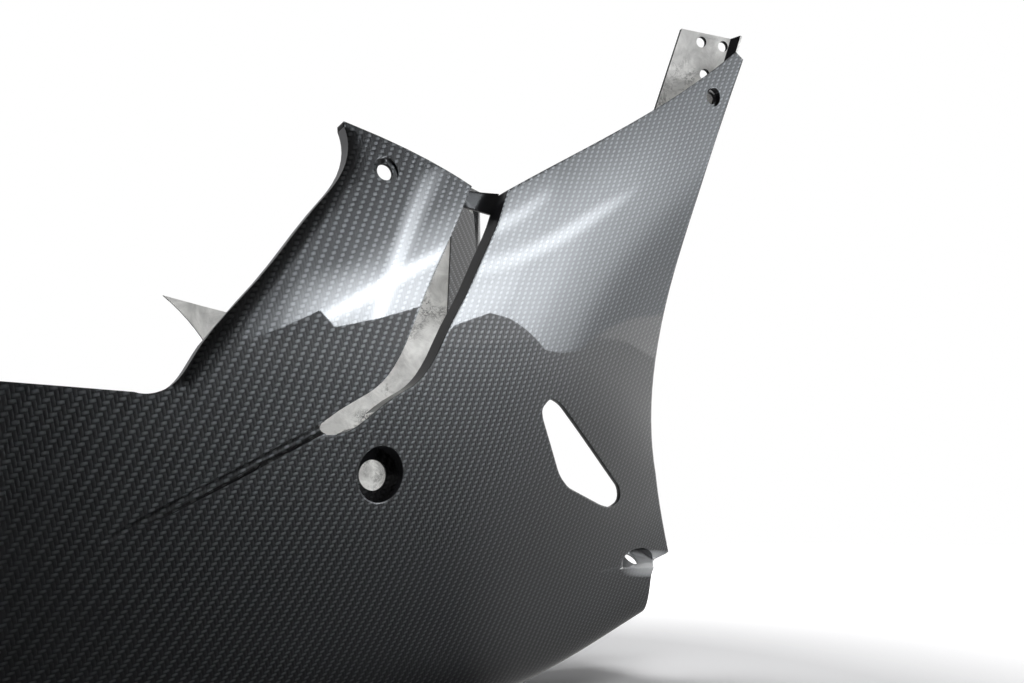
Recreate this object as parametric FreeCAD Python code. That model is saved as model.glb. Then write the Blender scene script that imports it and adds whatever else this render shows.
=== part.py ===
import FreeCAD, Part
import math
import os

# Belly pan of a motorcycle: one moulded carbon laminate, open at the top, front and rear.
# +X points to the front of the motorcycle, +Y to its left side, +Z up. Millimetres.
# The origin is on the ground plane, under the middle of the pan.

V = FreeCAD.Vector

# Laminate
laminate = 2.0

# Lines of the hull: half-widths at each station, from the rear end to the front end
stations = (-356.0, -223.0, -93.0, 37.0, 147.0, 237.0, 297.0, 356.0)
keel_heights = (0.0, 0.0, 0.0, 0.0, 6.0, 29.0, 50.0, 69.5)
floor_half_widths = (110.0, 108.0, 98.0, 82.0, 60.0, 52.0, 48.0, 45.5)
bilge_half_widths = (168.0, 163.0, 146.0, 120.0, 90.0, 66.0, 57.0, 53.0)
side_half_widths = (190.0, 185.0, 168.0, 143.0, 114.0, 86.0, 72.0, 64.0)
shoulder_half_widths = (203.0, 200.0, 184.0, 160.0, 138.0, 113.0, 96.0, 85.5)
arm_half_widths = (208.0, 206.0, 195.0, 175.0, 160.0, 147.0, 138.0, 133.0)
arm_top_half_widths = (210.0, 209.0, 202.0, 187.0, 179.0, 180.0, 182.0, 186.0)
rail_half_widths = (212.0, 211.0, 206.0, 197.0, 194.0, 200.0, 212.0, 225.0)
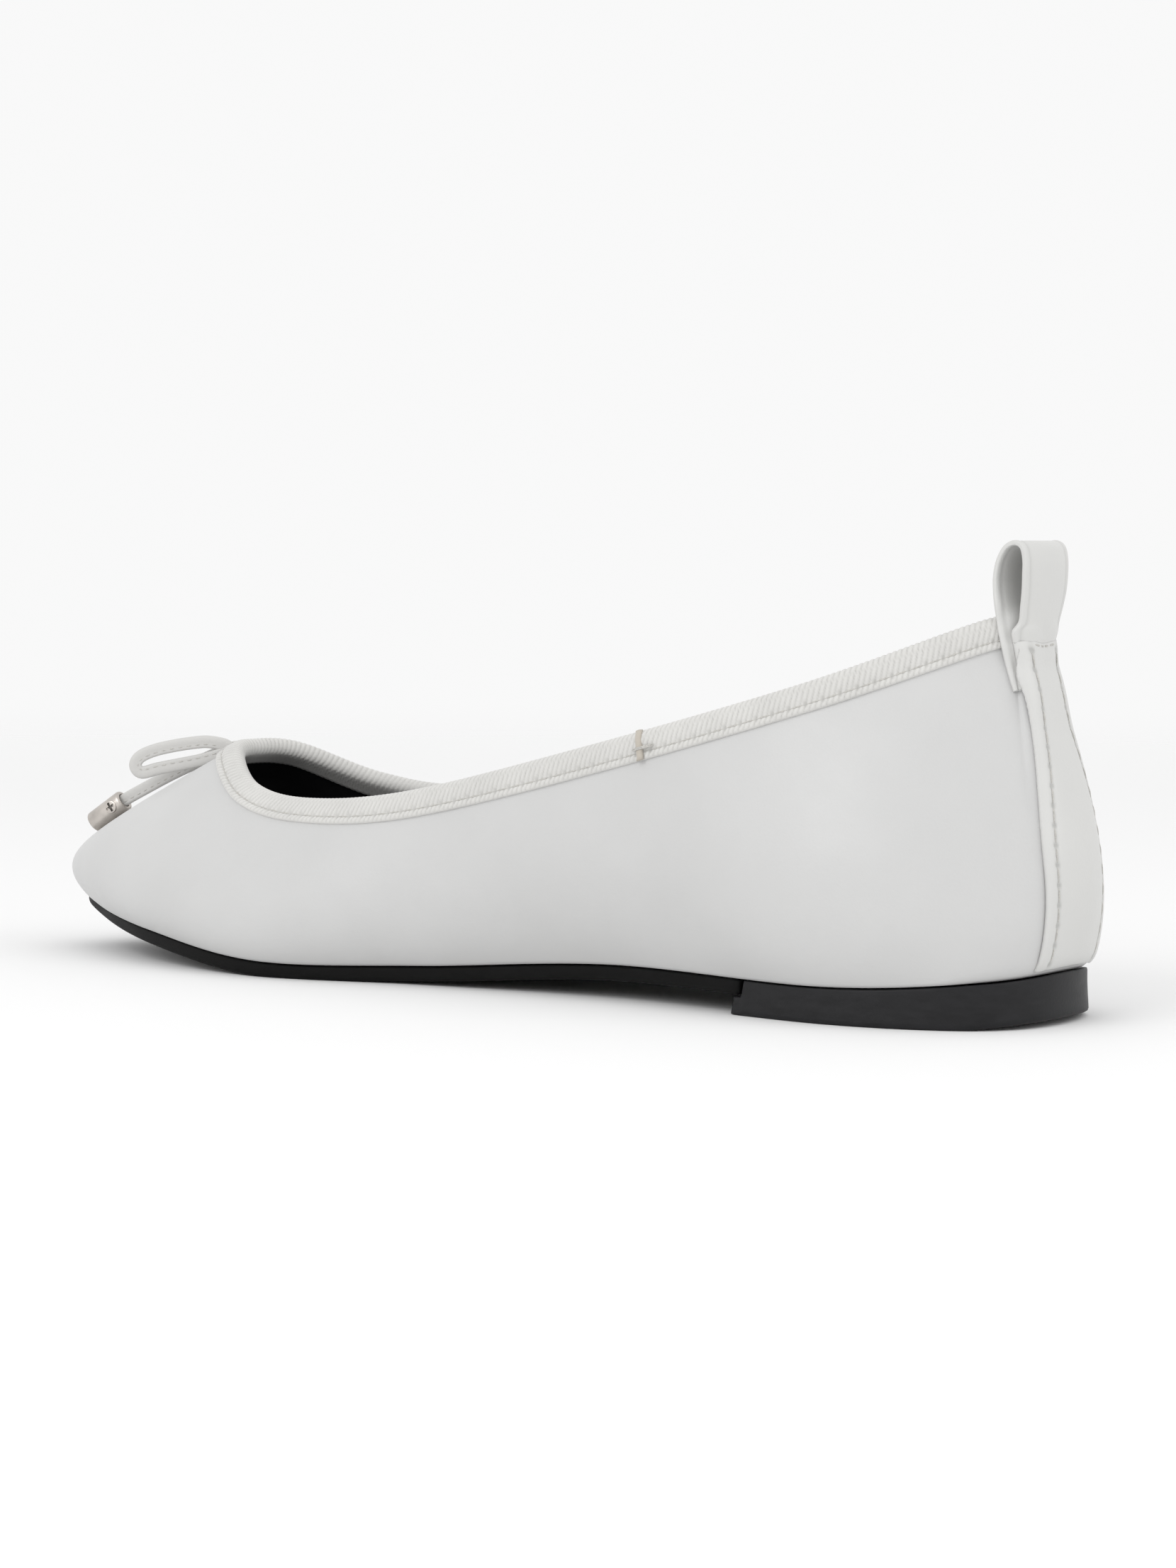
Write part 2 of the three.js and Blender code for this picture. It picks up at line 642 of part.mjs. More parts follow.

##############################

[Short task]: The answer should consist of the lines from the first line of the entries through the line with "200.0, 212.0, 225.0)", copied exactly.

[Response below]:
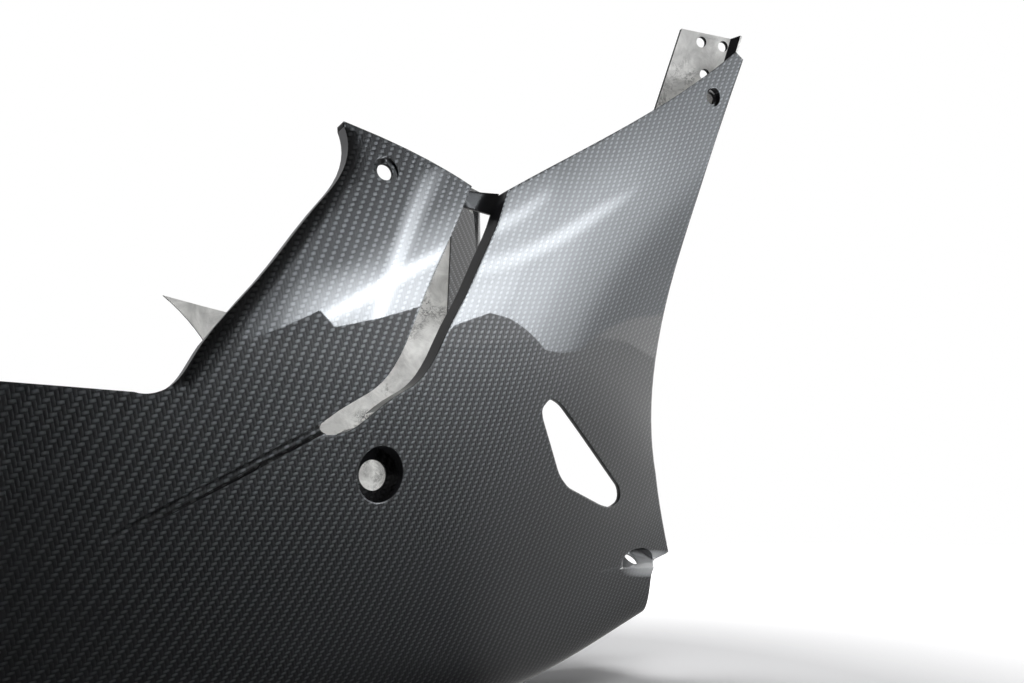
Recreate this object as parametric FreeCAD Python code. That model is saved as model.glb. Then write the Blender scene script that imports it and adds whatever else this render shows.
=== part.py ===
import FreeCAD, Part
import math
import os

# Belly pan of a motorcycle: one moulded carbon laminate, open at the top, front and rear.
# +X points to the front of the motorcycle, +Y to its left side, +Z up. Millimetres.
# The origin is on the ground plane, under the middle of the pan.

V = FreeCAD.Vector

# Laminate
laminate = 2.0

# Lines of the hull: half-widths at each station, from the rear end to the front end
stations = (-356.0, -223.0, -93.0, 37.0, 147.0, 237.0, 297.0, 356.0)
keel_heights = (0.0, 0.0, 0.0, 0.0, 6.0, 29.0, 50.0, 69.5)
floor_half_widths = (110.0, 108.0, 98.0, 82.0, 60.0, 52.0, 48.0, 45.5)
bilge_half_widths = (168.0, 163.0, 146.0, 120.0, 90.0, 66.0, 57.0, 53.0)
side_half_widths = (190.0, 185.0, 168.0, 143.0, 114.0, 86.0, 72.0, 64.0)
shoulder_half_widths = (203.0, 200.0, 184.0, 160.0, 138.0, 113.0, 96.0, 85.5)
arm_half_widths = (208.0, 206.0, 195.0, 175.0, 160.0, 147.0, 138.0, 133.0)
arm_top_half_widths = (210.0, 209.0, 202.0, 187.0, 179.0, 180.0, 182.0, 186.0)
rail_half_widths = (212.0, 211.0, 206.0, 197.0, 194.0, 200.0, 212.0, 225.0)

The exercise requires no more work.